> **Exercise details**
Look through the material below for "manifold". Copy every line that contains it.

> **Material provided**
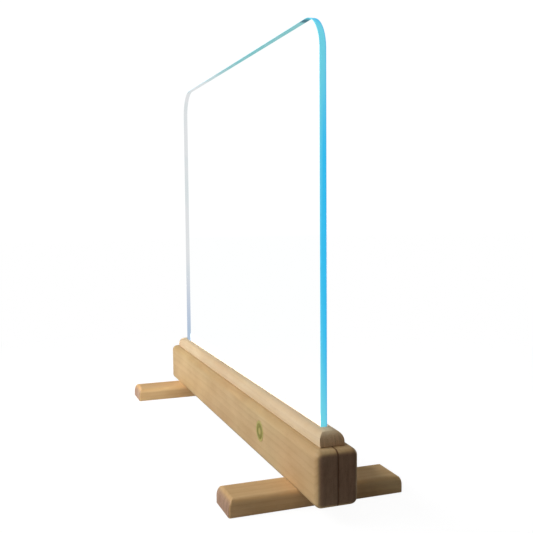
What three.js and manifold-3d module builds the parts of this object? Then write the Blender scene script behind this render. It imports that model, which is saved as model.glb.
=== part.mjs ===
// Counter-top sneeze guard: a clear acrylic panel that stands in a slotted wooden beam on two cross feet.
//
// Millimetres. +X runs along the beam, -Y faces the customer's side and +Z is up. The origin is on the
// counter, under the middle of the beam. The beam is two boards glued face to face, with a closed-ended
// groove between them. A moulded cap with a matching slot lies on top, and each foot has a shallow seat
// across it, hollowed to the beam's rounded underside, that the beam drops into, held by two screws.

import * as THREE from "three";
import { RoundedBoxGeometry } from "three/addons/geometries/RoundedBoxGeometry.js";
import { mergeVertices } from "three/addons/utils/BufferGeometryUtils.js";
import Module from "manifold-3d";

// ---------------------------------------------------------------- driving dimensions

const fit_gap = 0.3; // glue line or light contact between two pieces

const beam_length = 520;
const beam_height = 47.5;
const board_thickness = 19;
const beam_edge_round = 6.35;

const cap_width = 22;
const cap_height = 12.2;
const cap_edge_round = 8;
const cap_end_round = 9; // along the top, towards the middle
const cap_end_rise = 11.7; // down the end, from the top
const cap_corner_round = 0.6;
const cap_end_setback = 11; // from the beam's end to the cap's end

const panel_height = 380;
const panel_thickness = 6;
const panel_corner_radius = 30;
const panel_end_inset = 17; // from the cap's end to the panel's edge
const groove_depth = 27; // below the top of the beam
const slot_side_gap = 0.3; // on each face of the panel
const slot_end_gap = 0.7; // at each end of the panel

const foot_length = 162;
const foot_width = 38;
const foot_height = 15.5;
const foot_edge_round = 5;
const foot_end_round = 6; // along the top, towards the middle
const foot_end_rise = 9; // down the end, from the top
const foot_corner_round = 2;
const foot_inset = 57; // from the beam's end to the middle of the foot
const seat_depth = 4; // how far the beam is let into the foot

const pad_diameter = 14;
const pad_thickness = 2;
const pad_proud = 0.5;
const pad_chamfer = 0.3;
const pad_end_inset = 15; // from the foot's end to the middle of the pad

const screw_shank_diameter = 4.5;
const screw_head_diameter = 9;
const screw_head_rim = 0.4; // the short straight edge of the head
const screw_sink = 0.6; // of the head, below the foot's underside
const screw_bite = 22; // into the board, above the seat
const screw_tip = 4;
const screw_drive_width = 4.6;
const screw_drive_slot = 1;
const screw_drive_depth = 1.4;

const board_dowel_diameter = 8;
const board_dowel_depth = 13; // into each board
const board_dowel_end_inset = 25; // from the beam's end to the outer dowels
const board_dowel_inner_x = 80; // from the middle of the beam to the inner dowels

const cap_dowel_diameter = 4;
const cap_dowel_depth = 6; // up into the cap
const cap_dowel_board_depth = 10; // down into the board
const cap_dowel_pitch = 150;
const dowel_chamfer = 0.6;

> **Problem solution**
What three.js and manifold-3d module builds the parts of this object? Then write the Blender scene script behind this render. It imports that model, which is saved as model.glb.
import Module from "manifold-3d";